The first opportunities arose in 2011 when the minimum threshold for annual commercial beer production was lowered to 150,000 liters from 1 million liters.

▲ Photo by Veronica Spann

While this still represented a barrier to many, other changes allowed breweries to sell their beer to other businesses — contract brewing — for the first time, leading to the sale of craft beer in bars without brewing facilities.

The next big change was in late 2014 when the production capacity threshold was further lowered to 50,000 liters. This is when we see the real takeoff of the Korean craft beer movement, reports Slate.com, with some breweries doubling and tripling production.

Some breweries did even better than that, and Magpie Tapdong, the Jeju operation of Magpie Brewing Company, saw an astounding 15-fold increase in total production following the regulation changes, says co-owner Erik Moynihan.

Similar to the seeds of the American craft beer scene, Magpie’s roots are in homebrew parties hosted in Seoul kitchens. Demand for the group of friends’ beer quickly grew, and they soon moved into their own premises in Itaewon, Seoul.

▲ Photo by Veronica Spann

Moynihan said that the popularity of craft beer was so high now in Seoul that over 100 establishments were waiting for licenses to serve their own beer on tap.

It is understandable, therefore, that when contacted by the owners of Arario Museum to co-invest in a Jeju craft beer pub, the Magpie team jumped at the chance.

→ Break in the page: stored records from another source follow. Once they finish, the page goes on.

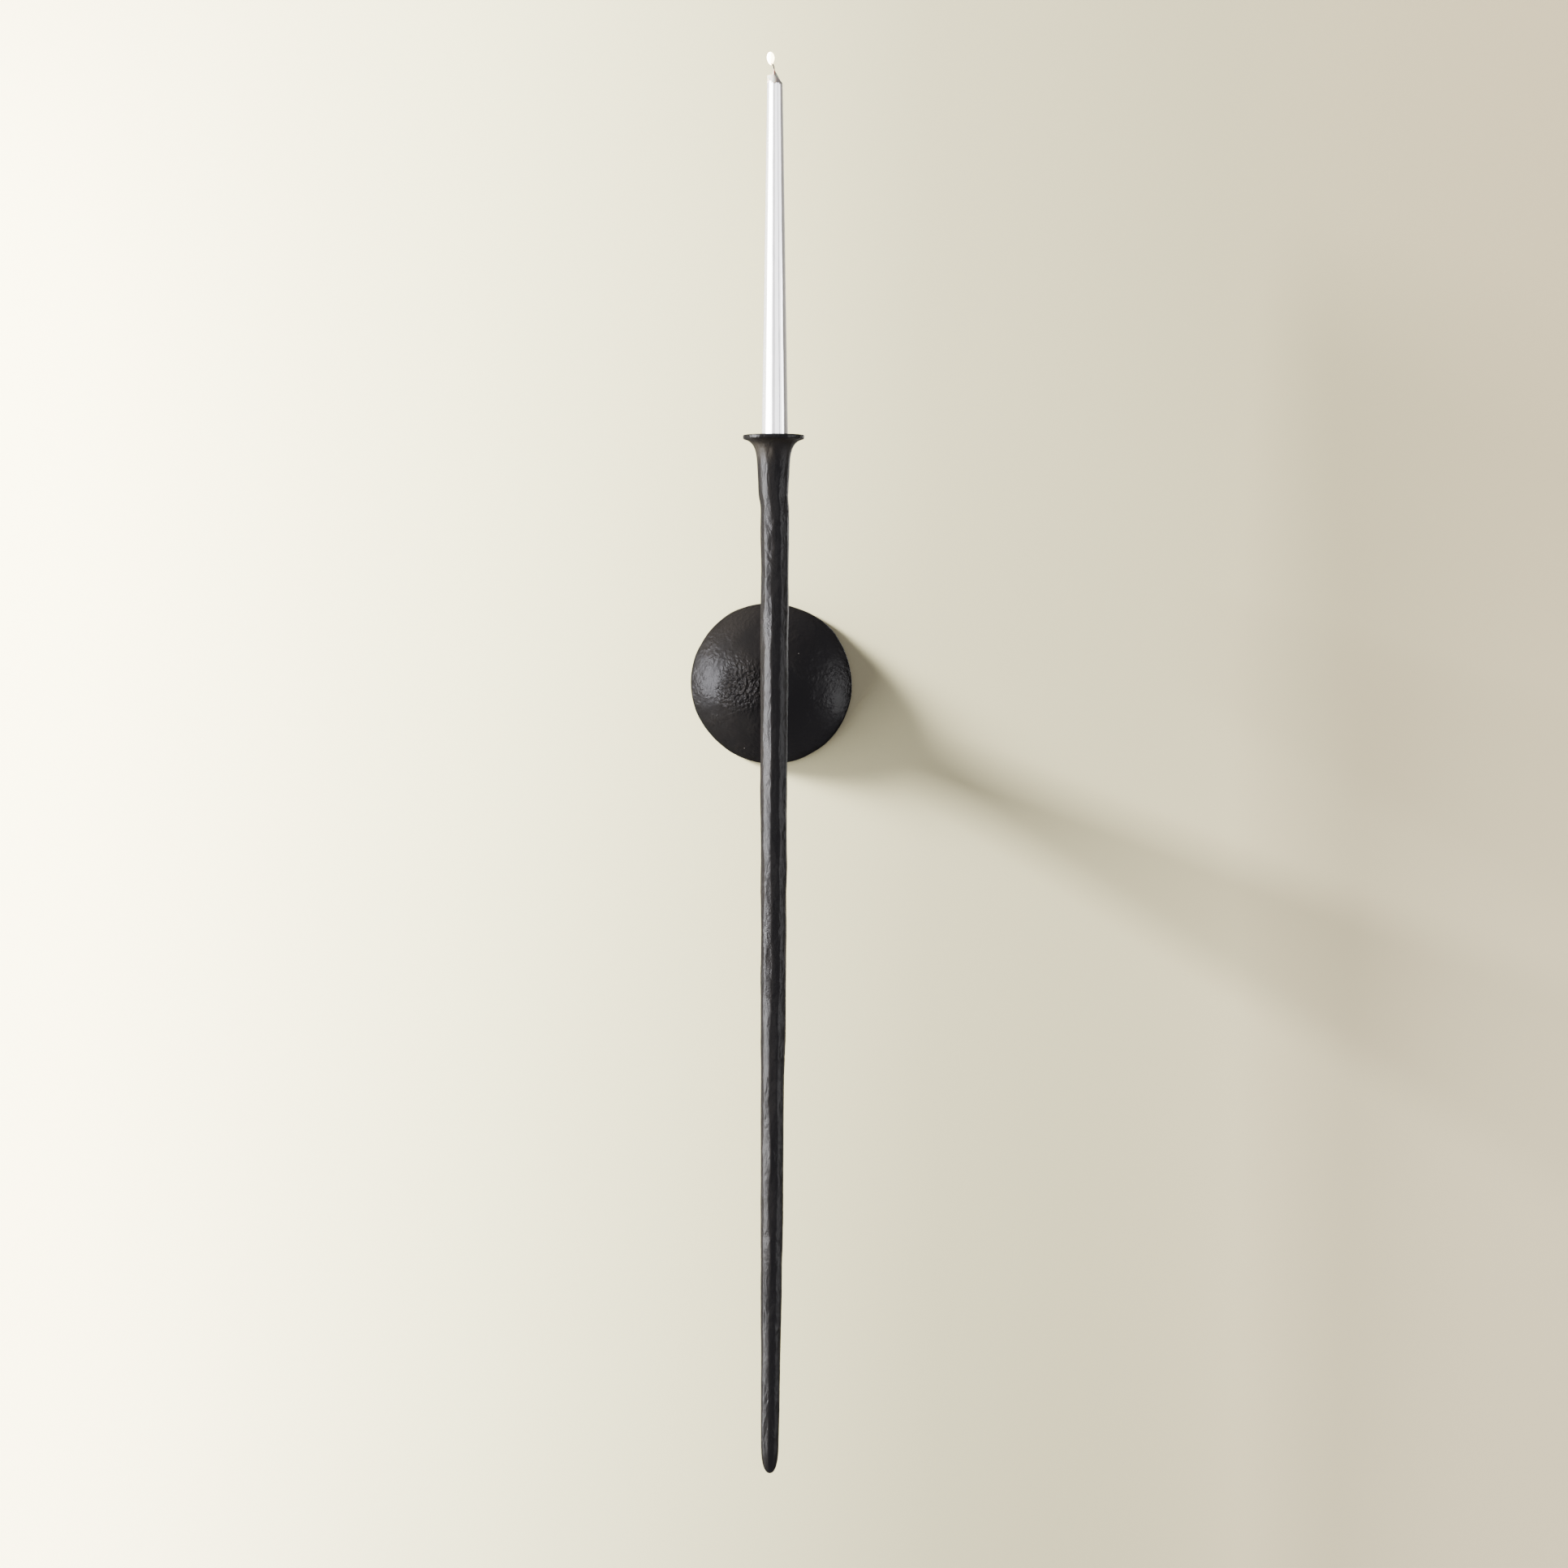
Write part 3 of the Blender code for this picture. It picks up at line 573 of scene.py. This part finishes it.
def make_dome(material):
    """The hand-raised dome, hollow behind, with its boss and the holes for stud and pin."""
    radius = dome_ball()
    centre = dome_centre()

    def arc(ball, inner, outer, count):
        first, last = math.asin(inner / ball), math.asin(outer / ball)
        angles = [first + (last - first) * i / (count - 1) for i in range(count)]
        return [(ball * math.sin(a), centre - ball * math.cos(a)) for a in angles]

    inner_ball = radius - DOME_WALL
    rim_y = DOME_HIGH.y
    rim_inner = math.sqrt(inner_ball ** 2 - (centre - rim_y) ** 2)
    outer = arc(radius, 0, DOME_RADIUS - 0.5 * MM, 60)
    edge = bezier((DOME_RADIUS - 0.12 * MM, -DOME_EDGE + 0.4 * MM),
                  (DOME_RADIUS, -DOME_EDGE + 0.8 * MM),
                  (DOME_RADIUS, rim_y - 0.4 * MM), (DOME_RADIUS - 0.5 * MM, rim_y), 7)
    inner = arc(inner_ball, BOSS_RADIUS + 1.5 * MM, rim_inner, 26)[::-1]
    boss = bezier((BOSS_RADIUS + 0.6 * MM, -BOSS_DEPTH - 4.4 * MM),
                  (BOSS_RADIUS, -BOSS_DEPTH - 3.5 * MM),
                  (BOSS_RADIUS, -BOSS_DEPTH), (BOSS_RADIUS - 0.8 * MM, -BOSS_DEPTH), 7)
    boss += [(6 * MM, -BOSS_DEPTH), (0, -BOSS_DEPTH)]
    bm = turned(outer + edge + inner + boss, Y_AXIS, DOME_STEPS)
    for vert in bm.verts:
        spot = vert.co
        reach = math.hypot(spot.x, spot.z)
        turn = math.atan2(spot.z, spot.x)
        grow = 1 + (rim_growth(turn) - 1) * smooth(reach, 20 * MM, 60 * MM)
        lump = DOME_LUMP * noise.noise(spot * 26) + DOME_RIPPLE * noise.noise(spot * 80)
        facing = smooth(-spot.y, 2 * MM, 9 * MM) * smooth(reach, 16 * MM, 24 * MM)
        spot.x *= grow
        spot.z *= grow
        spot.y += lump * facing
    bmesh.ops.translate(bm, verts=bm.verts, vec=(DOME_X, 0, DOME_Z))
    obj = settle("raised_dome", bm, material, "sconce", "cast_dome_iron", "dome_back_plate",
                 angle=28)
    drill(obj, STUD_HOLE, 0.0)
    drill(obj, PIN_HOLE, PIN_Z)


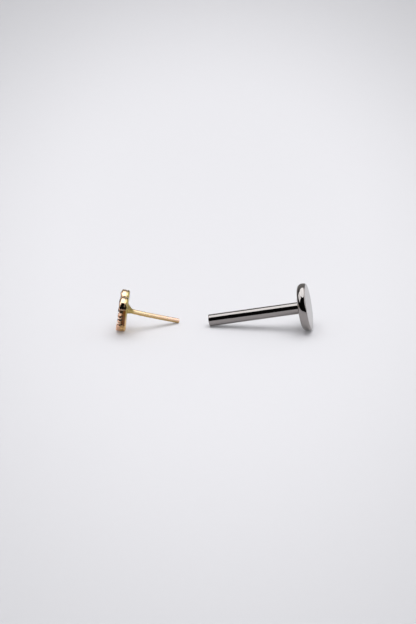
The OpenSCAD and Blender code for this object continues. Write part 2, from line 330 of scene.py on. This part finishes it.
# The outline's right half, from the point up to the cleft: a point arc, a straight side, a lobe and a cleft arc
point_y = point_r - point_down
point_to_lobe = np.hypot(lobe_apart, lobe_up - point_y)
side_angle = np.degrees(np.arctan2(lobe_up - point_y, lobe_apart) - np.arcsin((lobe_r - point_r) / point_to_lobe))
cleft_y = lobe_up + np.sqrt((lobe_r + cleft_r) ** 2 - lobe_apart ** 2)
cleft_angle = np.degrees(np.arctan2(cleft_y - lobe_up, -lobe_apart))
fine = 200
half_path = np.concatenate([
    bend([0, point_y], point_r, -90, side_angle - 90, fine),
    bend([lobe_apart, lobe_up], lobe_r, side_angle - 90, cleft_angle, fine),
    bend([0, cleft_y], cleft_r, cleft_angle - 180, -90, fine),
])
half_facing = np.concatenate([
    np.linspace(-90, side_angle - 90, fine),
    np.linspace(side_angle - 90, cleft_angle, fine),
    np.linspace(cleft_angle, 90, fine),
])
walked = np.concatenate([[0], np.cumsum(np.linalg.norm(np.diff(half_path, axis=0), axis=1))])
step = np.linspace(0, walked[-1], half_columns + 1)
right = np.column_stack([np.interp(step, walked, half_path[:, i]) for i in range(2)])
right_facing = np.interp(step, walked, half_facing)
outline = np.concatenate([right, (right * [-1, 1])[-2:0:-1]])
facing = np.radians(np.concatenate([right_facing, (180 - right_facing)[-2:0:-1]]))
outward = np.column_stack([np.cos(facing), np.sin(facing)])
from_tip = np.minimum(np.arange(len(outline)), len(outline) - np.arange(len(outline))) * step[1]

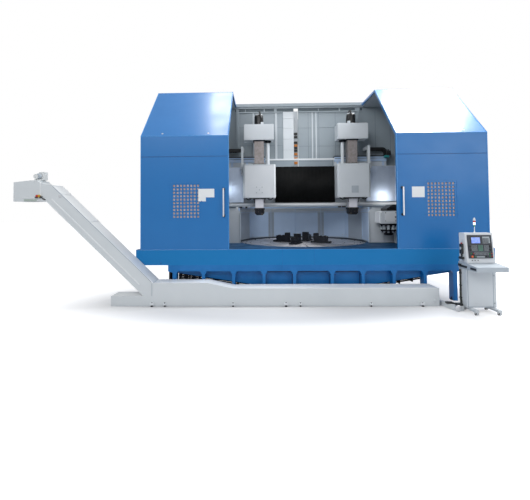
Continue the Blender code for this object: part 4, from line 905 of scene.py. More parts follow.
def make_guard_trim():
    z = spans("rear_guard")[2]
    piece("rear_guard_corners", "guard_grey", rods=[
        (guard_point(n, 0.004, z[0]), guard_point(n, 0.004, z[1] - 0.003), 0.009, 8)
        for n in range(9)])
    # Darker plates round the guard's corners: painted shade between its facets.
    piece("rear_guard_corner_plates", "facet_grey", drawn=[
        guard_plate(corners, 0.0, 0.004, z[0] + 0.001, GUARD_HEAD_Z)
        for corners in GUARD_SHADED_PLATES])
    # A darker grey strip over the guard's head: painted shade behind its rim.
    piece("rear_guard_head_strip", "inner_grey", drawn=[
        guard_plate((n, n + 1), 0.0, 0.006, GUARD_HEAD_Z + 0.01, z[1] - 0.001)
        for n in range(1, 7)])
    piece("rear_guard_bands", "inner_grey", pipes=[
        ([guard_point(n, depth * 0.5, level) for n in range(9)], depth, 6)
        for level, depth in ((z[1] - 0.03, 0.014), (2.00, 0.006), (z[0] + 0.02, 0.008))])
    piece("rear_guard_flashing", "guard_grey", 0.001, drawn=[
        guard_plate((n, n + 1), -0.004, -0.020, z[1] - 0.001,
                    z[1] + (0.15 if 2 <= n <= 5 else 0.040)) for n in range(1, 7)])
    # A dark ring lining the deck's hole: painted shade in the gap round the table.
    piece("table_gap_shade_ring", "recess_dark", turned=[
        ([(1.8125, 1.02), (1.8192, 1.02), (1.8192, 1.1805), (1.8125, 1.1805), (1.8125, 1.02)],
         (0, 0, 0), 96)])
    spots = []
    for number in range(8):
        middle = guard_point(number + 0.5, 0.0)
        way = -middle.normalized()
        across = Vector((way.y, -way.x, 0))
        spots += [(middle + across * shift + Vector((0, 0, level)), way)
                  for shift in (-0.36, 0.36) for level in (z[0] + 0.10, z[1] - 0.09)]
    bolt_on("rear_guard_screws", spots, 0.010, "bright_steel")
    for side, sign in SIDES:
        x, y, z = spans(f"{side}_guard_panel")
        edge, front = min(x, key=abs), y[0]
        piece(f"{side}_guard_edges", "inner_grey", 0.002, blocks=on_front(
            front, (edge, edge + sign * 0.02, z[0], z[1] - 0.13, 0.03),
            (edge + sign * 0.13, edge + sign * 2.1, z[1] - 0.02, z[1], 0.02),
            (edge + sign * 0.40, edge + sign * 0.406, z[0] + 0.01, z[1] - 0.02, 0.006)))


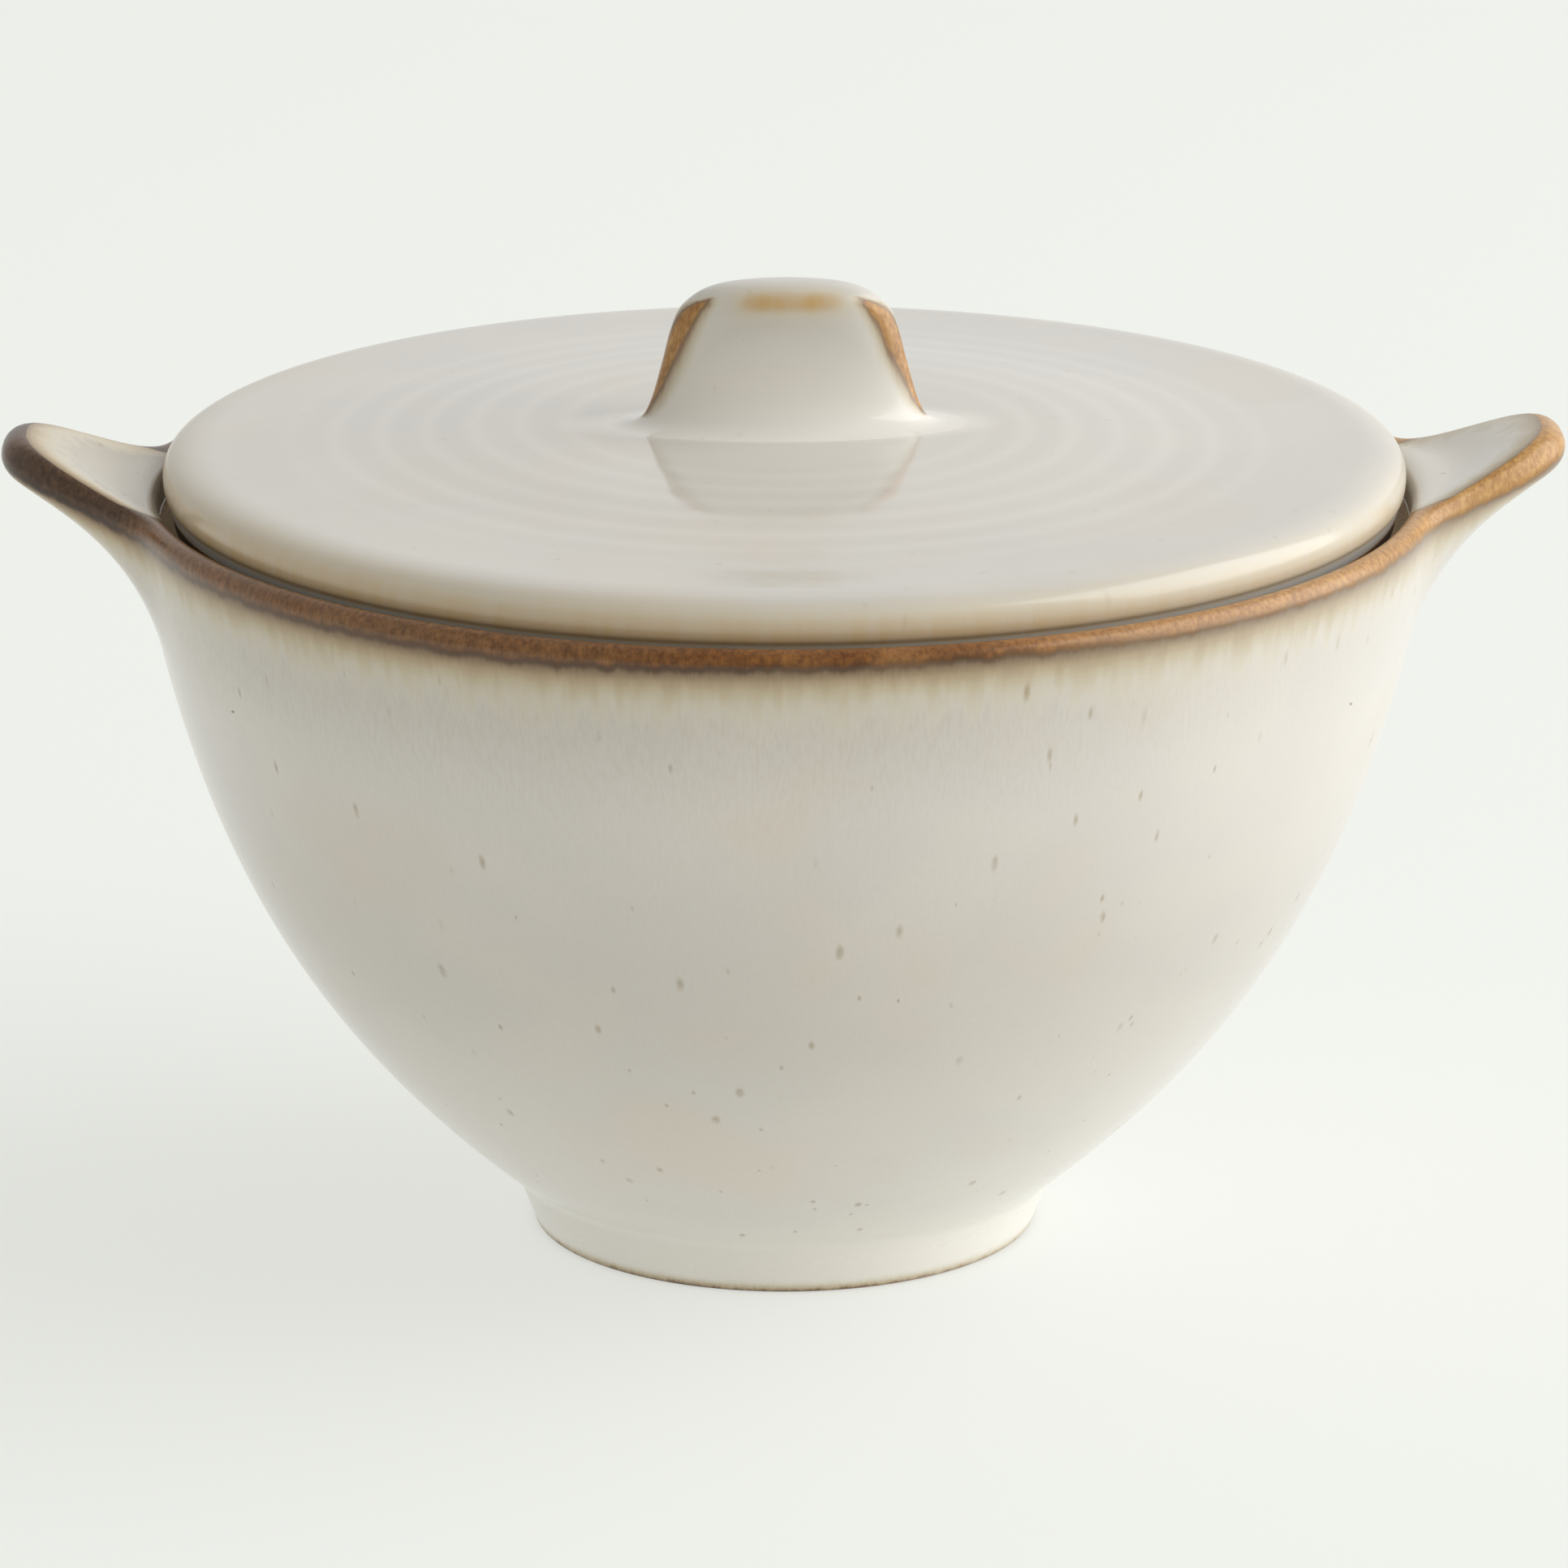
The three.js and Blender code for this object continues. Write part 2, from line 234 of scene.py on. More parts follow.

While the craft beer revolution was slower to gather speed on the island, it has definitely arrived.

Although expat-favorite Boris Brewery was driven out by high rents, and the brewing partnership plans of Brooklyn Brewery and Jeju province were shelved in March 2015, province-owned Jespi has been producing its range of Jeju-inspired pale ales, stouts and pilsners since 2013.

Other outlets selling craft beer include Craft Hans, Malt 9 and Wa Bar, all of which ship beer down from mainland breweries.

▲ Photo by Veronica Spann

The Jeju palate is developing rapidly, and Moynihan says that since opening in December 2014 with its range of up to eight beers on tap, business has grown steadily, and beyond expectations, each month.

“We’ve been very happy with our experience on Jeju, so much so that we plan to make the Jeju our home in 2016,” says Moynihan. “By the end of 2016, every drop of Magpie beer will be coming from Jeju island.”

Magpie will soon be producing an annual 1 million liters of beer in an old mandarin packing facility, ironically enough to have qualified under the old brewery rules that protected the big brewers. It is quite a journey for the little business that started in the kitchens of a few Seoul expats.

And Magpie isn’t the only brewery coming to the Jeju craft brew party. The tax office says that four additional brewery applications were made for 2016, meaning it could be the year of the drunken monkey for Jeju.

True to the craft brew ethos of collaboration, Moynihan is welcoming the additional entries into the Jeju craft beer community.

“As for competition,” he says, “we usually try to think of them as peers. There is usually a friendly nature between brewers, and the market is growing so quickly right now that I don’t think anyone is really stepping on each other’s toes.”